• _WHAT THE TASK REQUIRES_:
Copy the first line of the material below and every later line through the line containing "return thing", without any other output.

• _COLLECTED MATERIAL_:
───
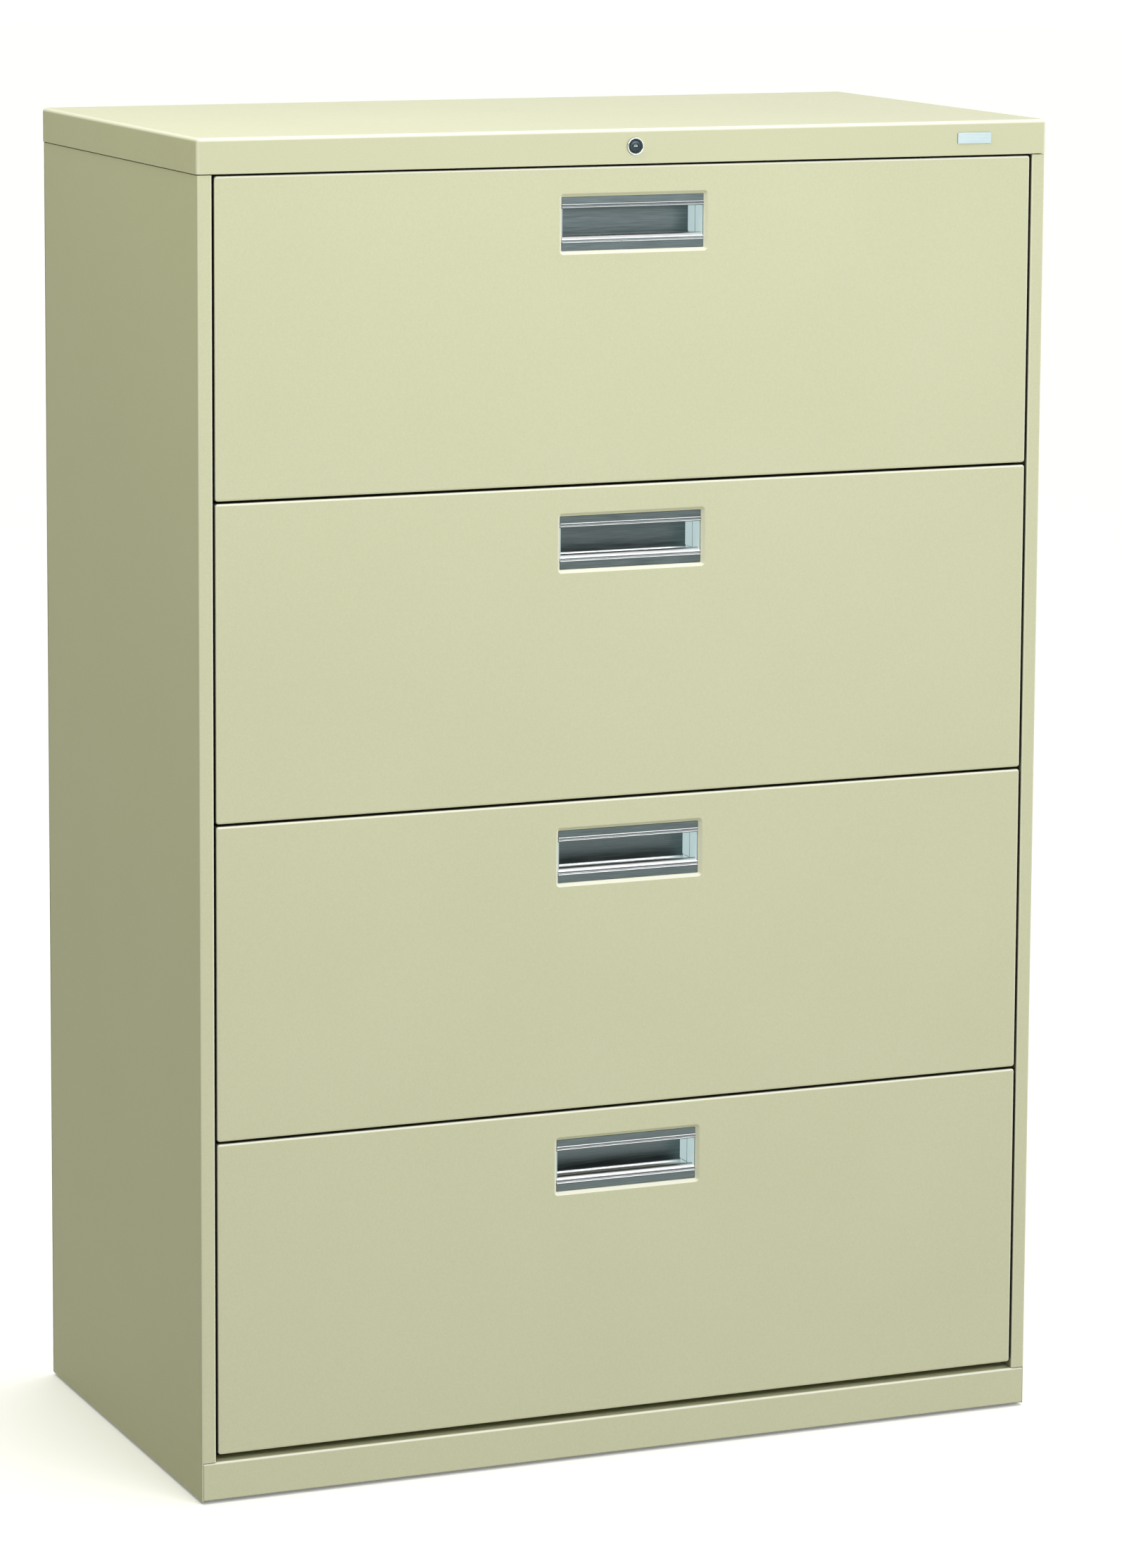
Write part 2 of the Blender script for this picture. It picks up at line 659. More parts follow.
print("floor", 2 * FLOOR_HALF, "m across")

# %% Sweep
SWEEP_RADIUS, SWEEP_HEIGHT, SWEEP_SEGMENTS = 30.0, 20.0, 96
SWEEP_FOOT = -1.0  # below the floor, so that no gap shows


def stage_piece(name, points, faces, material, **seen_by):
    """Something in the studio that only some kinds of ray see."""
    mesh = bpy.data.meshes.new(name)
    mesh.from_pydata(points, [], faces)
    mesh.materials.append(material)
    thing = bpy.data.objects.new(name, mesh)
    for kind in ("camera", "diffuse", "glossy", "transmission", "shadow"):
        setattr(thing, f"visible_{kind}", seen_by.get(kind, False))
    bpy.context.scene.collection.objects.link(thing)
    return thing


around = [2 * math.pi * k / SWEEP_SEGMENTS for k in range(SWEEP_SEGMENTS)]
sweep_points = [(SWEEP_RADIUS * math.cos(a), SWEEP_RADIUS * math.sin(a), z)
                for z in (SWEEP_FOOT, SWEEP_HEIGHT) for a in around]
sweep_faces = []
for k in range(SWEEP_SEGMENTS):
    after = (k + 1) % SWEEP_SEGMENTS
    sweep_faces.append((k, after, after + SWEEP_SEGMENTS, k + SWEEP_SEGMENTS))
sweep_paint, _, sweep_surface = new_material("studio_sweep", Roughness=1.0, Specular_IOR_Level=0.0)
sweep_surface.inputs["Emission Color"].default_value = (1, 1, 1, 1)
sweep_surface.inputs["Emission Strength"].default_value = 1.0
stage_piece("sweep", sweep_points, sweep_faces, sweep_paint, camera=True)
print("sweep faces", len(sweep_faces))

# %% [markdown]
# ## Lamps
# A large softbox in front lights the drawers. A smaller fill, high on the left, lights the left
# side. A long narrow strip above gives the folds of the cap their bright lines. Places and
# sizes are in metres.

# %% Lamps


def area_light(name, place, target, size, watts, tint="#ffffff"):
    """A rectangular softbox that faces a point."""
    data = bpy.data.lights.new(name, "AREA")
    data.shape = "RECTANGLE"
    data.size, data.size_y = size
    data.energy = watts
    data.color = linear(tint)[:3]
    light = bpy.data.objects.new(name, data)
    light.location = place
    way = Vector(target) - Vector(place)
    light.rotation_euler = way.to_track_quat("-Z", "Y").to_euler()
    light.visible_camera = False
    bpy.context.scene.collection.objects.link(light)
    return light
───
• _FULL RESPONSE_:
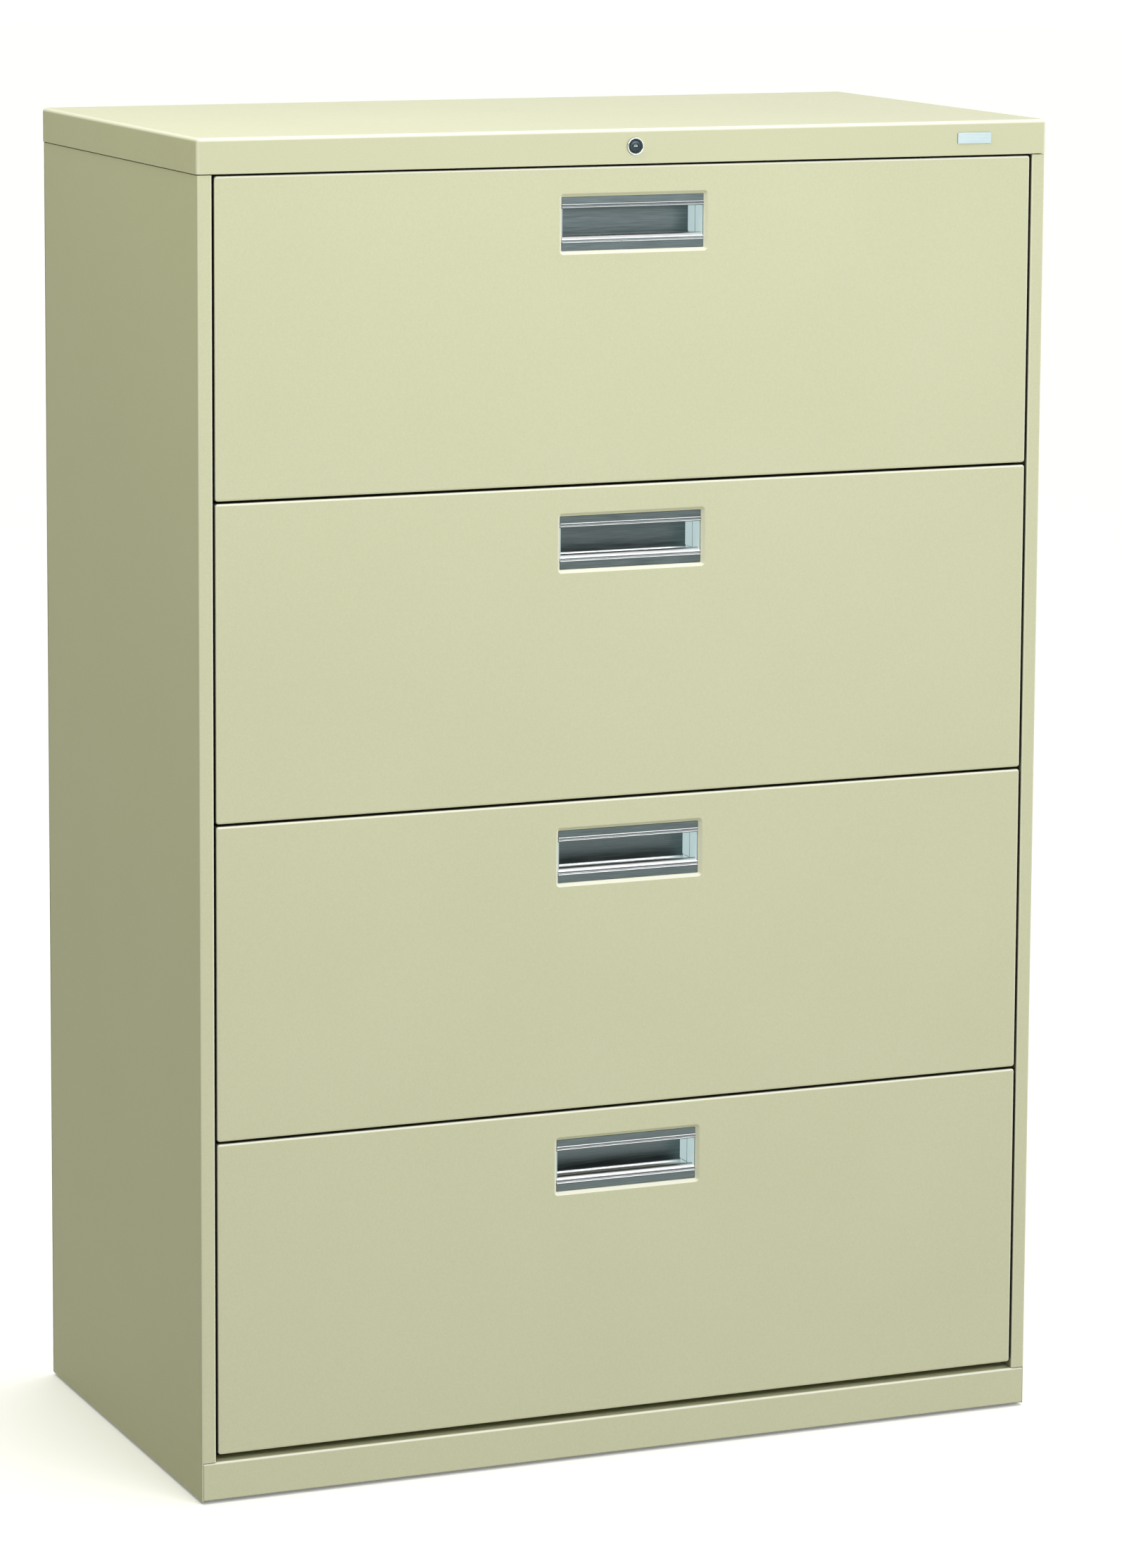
Write part 2 of the Blender script for this picture. It picks up at line 659. More parts follow.
print("floor", 2 * FLOOR_HALF, "m across")

# %% Sweep
SWEEP_RADIUS, SWEEP_HEIGHT, SWEEP_SEGMENTS = 30.0, 20.0, 96
SWEEP_FOOT = -1.0  # below the floor, so that no gap shows


def stage_piece(name, points, faces, material, **seen_by):
    """Something in the studio that only some kinds of ray see."""
    mesh = bpy.data.meshes.new(name)
    mesh.from_pydata(points, [], faces)
    mesh.materials.append(material)
    thing = bpy.data.objects.new(name, mesh)
    for kind in ("camera", "diffuse", "glossy", "transmission", "shadow"):
        setattr(thing, f"visible_{kind}", seen_by.get(kind, False))
    bpy.context.scene.collection.objects.link(thing)
    return thing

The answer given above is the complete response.